-- BEGIN --

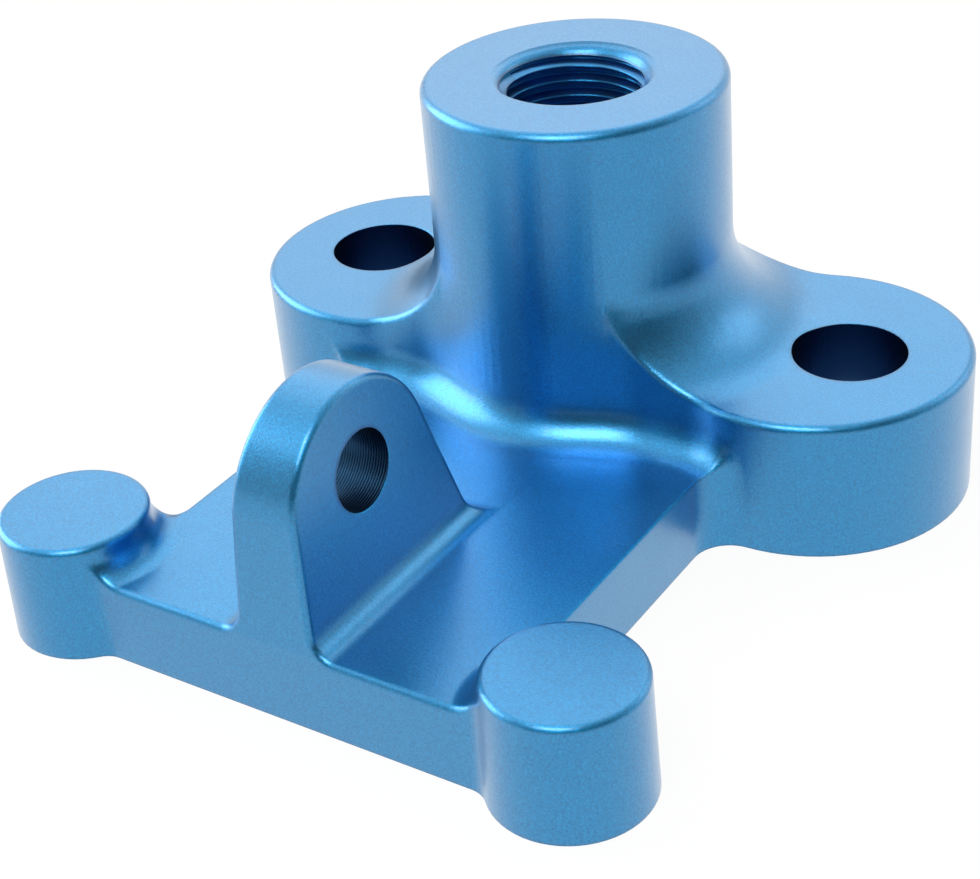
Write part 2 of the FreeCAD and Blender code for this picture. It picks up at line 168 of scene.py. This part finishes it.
def anodised_blasted(settings):
    """Blue anodised aluminium over bead blasting: satin, with a fine even sparkle."""
    material, tree, output, place = new_material("blue_anodised_bead_blasted_aluminium")
    fine = grain(tree, place, settings.grain_size)
    cloud = grain(tree, place, settings.cloud_size)
    # blasting rounds every edge a little
    rounded = add_node(tree, "ShaderNodeBevel", {"Radius": settings.blast_round})
    # the blasted pits tilt the surface a little, which breaks up every reflection
    bump = add_node(tree, "ShaderNodeBump",
                    {"Strength": settings.grain_strength, "Distance": settings.grain_size / 2},
                    {"Height": fine, "Normal": rounded.outputs["Normal"]})
    # each pit holds a little more or less dye
    light = add_node(tree, "ShaderNodeMix",
                     {"data_type": "RGBA", 6: linear(settings.dye_dark),
                      7: linear(settings.dye_light)},
                     {0: spread(tree, fine, 0.0, 1.0)})
    shader = add_node(tree, "ShaderNodeBsdfPrincipled",
                      {"Metallic": 1.0, "Coat Weight": settings.oxide_sheen,
                       "Coat Roughness": 0.27, "Coat IOR": 1.6},
                      {"Base Color": light.outputs[2], "Normal": bump.outputs["Normal"],
                       "Roughness": spread(tree, cloud, settings.roughness - 0.03,
                                           settings.roughness + 0.03)})
    tree.links.new(shader.outputs["BSDF"], output.inputs["Surface"])
    return material


def anodised_cut(settings, name, colour):
    """Blue anodised aluminium over a tapped or drilled cut, a little glossier."""
    material, tree, output, place = new_material(name)
    fine = grain(tree, place, settings.grain_size)
    # the crests of the thread are broken a little too
    rounded = add_node(tree, "ShaderNodeBevel", {"Radius": settings.blast_round / 3})
    bump = add_node(tree, "ShaderNodeBump", {"Strength": 0.1, "Distance": 0.02 * MM},
                    {"Height": fine, "Normal": rounded.outputs["Normal"]})
    shader = add_node(tree, "ShaderNodeBsdfPrincipled",
                      {"Base Color": linear(colour), "Metallic": 1.0,
                       "Coat Weight": settings.oxide_sheen, "Coat Roughness": 0.25},
                      {"Normal": bump.outputs["Normal"],
                       "Roughness": spread(tree, fine, 0.20, 0.26)})
    tree.links.new(shader.outputs["BSDF"], output.inputs["Surface"])
    return material


def drilled_bore(settings):
    """Drilled and reamed aluminium with fine rings round the hole, thinly dyed and darkened as
    painted shade for the inside of the lug hole.
    """
    material, tree, output, place = new_material("drilled_aluminium_with_tool_rings_and_painted_shade")
    rings = add_node(tree, "ShaderNodeTexWave",
                     {"wave_type": "BANDS", "bands_direction": "X",
                      "Scale": 1 / settings.ring_pitch / 3.2, "Distortion": 1.2,
                      "Detail": 3.0, "Detail Scale": 2.0},
                     {"Vector": place}).outputs["Fac"]
    bump = add_node(tree, "ShaderNodeBump", {"Strength": 0.2, "Distance": 0.02 * MM},
                    {"Height": rings})
    # the rings' two blues: real tool rings, both darkened as painted shade inside the lug hole
    tint = add_node(tree, "ShaderNodeMix",
                    {"data_type": "RGBA", 6: linear(settings.ring_groove_with_painted_shade),
                     7: linear(settings.ring_crest_with_painted_shade)}, {0: rings})
    shader = add_node(tree, "ShaderNodeBsdfPrincipled", {"Metallic": 1.0},
                      {"Base Color": tint.outputs[2], "Normal": bump.outputs["Normal"],
                       "Roughness": spread(tree, rings, 0.25, 0.4)})
    tree.links.new(shader.outputs["BSDF"], output.inputs["Surface"])
    return material


# --------------------------------------------------------------------- the skin

def merged_copy(node):
    """Bmesh copy of a CAD node, with its loose triangles joined and its flats made whole."""
    shape = bmesh.new()
    shape.from_mesh(node.data)
    bmesh.ops.remove_doubles(shape, verts=shape.verts[:], dist=0.002 * MM)
    bmesh.ops.dissolve_limit(shape, angle_limit=math.radians(0.1), verts=shape.verts[:],
                             edges=shape.edges[:])
    bmesh.ops.recalc_face_normals(shape, faces=shape.faces[:])
    return shape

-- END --

Directive
Reproduce the entire listing word for word.

Exercise response
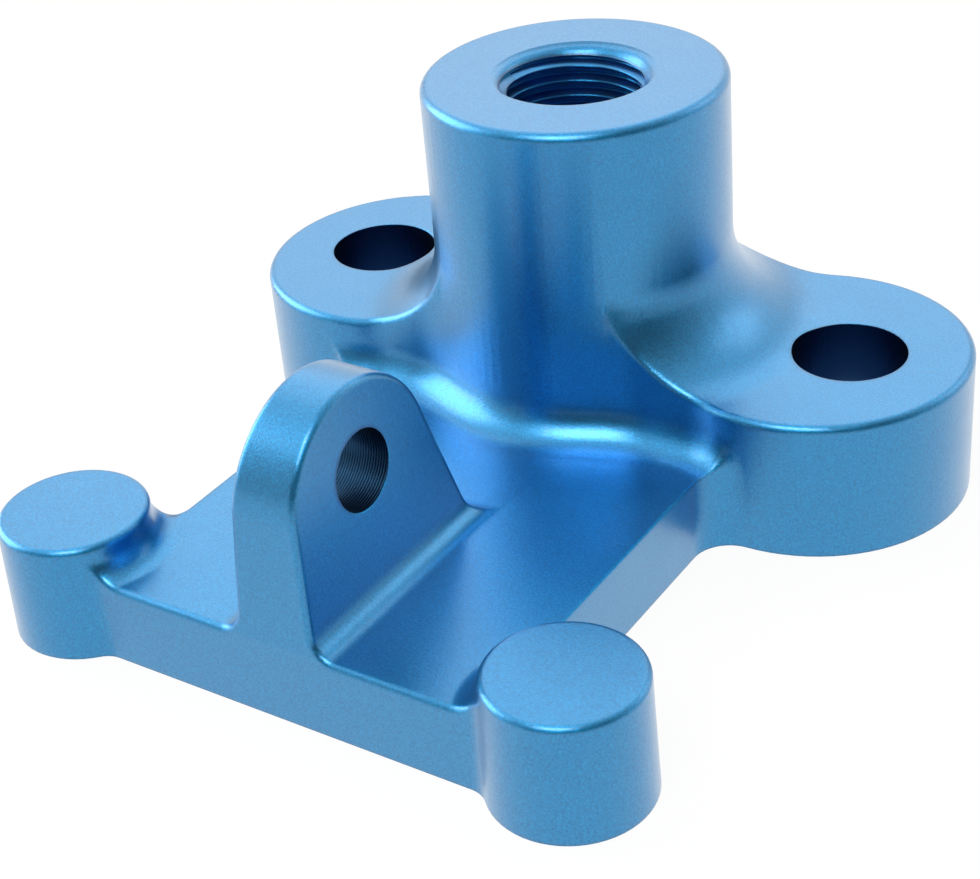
Write part 2 of the FreeCAD and Blender code for this picture. It picks up at line 168 of scene.py. This part finishes it.
def anodised_blasted(settings):
    """Blue anodised aluminium over bead blasting: satin, with a fine even sparkle."""
    material, tree, output, place = new_material("blue_anodised_bead_blasted_aluminium")
    fine = grain(tree, place, settings.grain_size)
    cloud = grain(tree, place, settings.cloud_size)
    # blasting rounds every edge a little
    rounded = add_node(tree, "ShaderNodeBevel", {"Radius": settings.blast_round})
    # the blasted pits tilt the surface a little, which breaks up every reflection
    bump = add_node(tree, "ShaderNodeBump",
                    {"Strength": settings.grain_strength, "Distance": settings.grain_size / 2},
                    {"Height": fine, "Normal": rounded.outputs["Normal"]})
    # each pit holds a little more or less dye
    light = add_node(tree, "ShaderNodeMix",
                     {"data_type": "RGBA", 6: linear(settings.dye_dark),
                      7: linear(settings.dye_light)},
                     {0: spread(tree, fine, 0.0, 1.0)})
    shader = add_node(tree, "ShaderNodeBsdfPrincipled",
                      {"Metallic": 1.0, "Coat Weight": settings.oxide_sheen,
                       "Coat Roughness": 0.27, "Coat IOR": 1.6},
                      {"Base Color": light.outputs[2], "Normal": bump.outputs["Normal"],
                       "Roughness": spread(tree, cloud, settings.roughness - 0.03,
                                           settings.roughness + 0.03)})
    tree.links.new(shader.outputs["BSDF"], output.inputs["Surface"])
    return material


def anodised_cut(settings, name, colour):
    """Blue anodised aluminium over a tapped or drilled cut, a little glossier."""
    material, tree, output, place = new_material(name)
    fine = grain(tree, place, settings.grain_size)
    # the crests of the thread are broken a little too
    rounded = add_node(tree, "ShaderNodeBevel", {"Radius": settings.blast_round / 3})
    bump = add_node(tree, "ShaderNodeBump", {"Strength": 0.1, "Distance": 0.02 * MM},
                    {"Height": fine, "Normal": rounded.outputs["Normal"]})
    shader = add_node(tree, "ShaderNodeBsdfPrincipled",
                      {"Base Color": linear(colour), "Metallic": 1.0,
                       "Coat Weight": settings.oxide_sheen, "Coat Roughness": 0.25},
                      {"Normal": bump.outputs["Normal"],
                       "Roughness": spread(tree, fine, 0.20, 0.26)})
    tree.links.new(shader.outputs["BSDF"], output.inputs["Surface"])
    return material


def drilled_bore(settings):
    """Drilled and reamed aluminium with fine rings round the hole, thinly dyed and darkened as
    painted shade for the inside of the lug hole.
    """
    material, tree, output, place = new_material("drilled_aluminium_with_tool_rings_and_painted_shade")
    rings = add_node(tree, "ShaderNodeTexWave",
                     {"wave_type": "BANDS", "bands_direction": "X",
                      "Scale": 1 / settings.ring_pitch / 3.2, "Distortion": 1.2,
                      "Detail": 3.0, "Detail Scale": 2.0},
                     {"Vector": place}).outputs["Fac"]
    bump = add_node(tree, "ShaderNodeBump", {"Strength": 0.2, "Distance": 0.02 * MM},
                    {"Height": rings})
    # the rings' two blues: real tool rings, both darkened as painted shade inside the lug hole
    tint = add_node(tree, "ShaderNodeMix",
                    {"data_type": "RGBA", 6: linear(settings.ring_groove_with_painted_shade),
                     7: linear(settings.ring_crest_with_painted_shade)}, {0: rings})
    shader = add_node(tree, "ShaderNodeBsdfPrincipled", {"Metallic": 1.0},
                      {"Base Color": tint.outputs[2], "Normal": bump.outputs["Normal"],
                       "Roughness": spread(tree, rings, 0.25, 0.4)})
    tree.links.new(shader.outputs["BSDF"], output.inputs["Surface"])
    return material


# --------------------------------------------------------------------- the skin

def merged_copy(node):
    """Bmesh copy of a CAD node, with its loose triangles joined and its flats made whole."""
    shape = bmesh.new()
    shape.from_mesh(node.data)
    bmesh.ops.remove_doubles(shape, verts=shape.verts[:], dist=0.002 * MM)
    bmesh.ops.dissolve_limit(shape, angle_limit=math.radians(0.1), verts=shape.verts[:],
                             edges=shape.edges[:])
    bmesh.ops.recalc_face_normals(shape, faces=shape.faces[:])
    return shape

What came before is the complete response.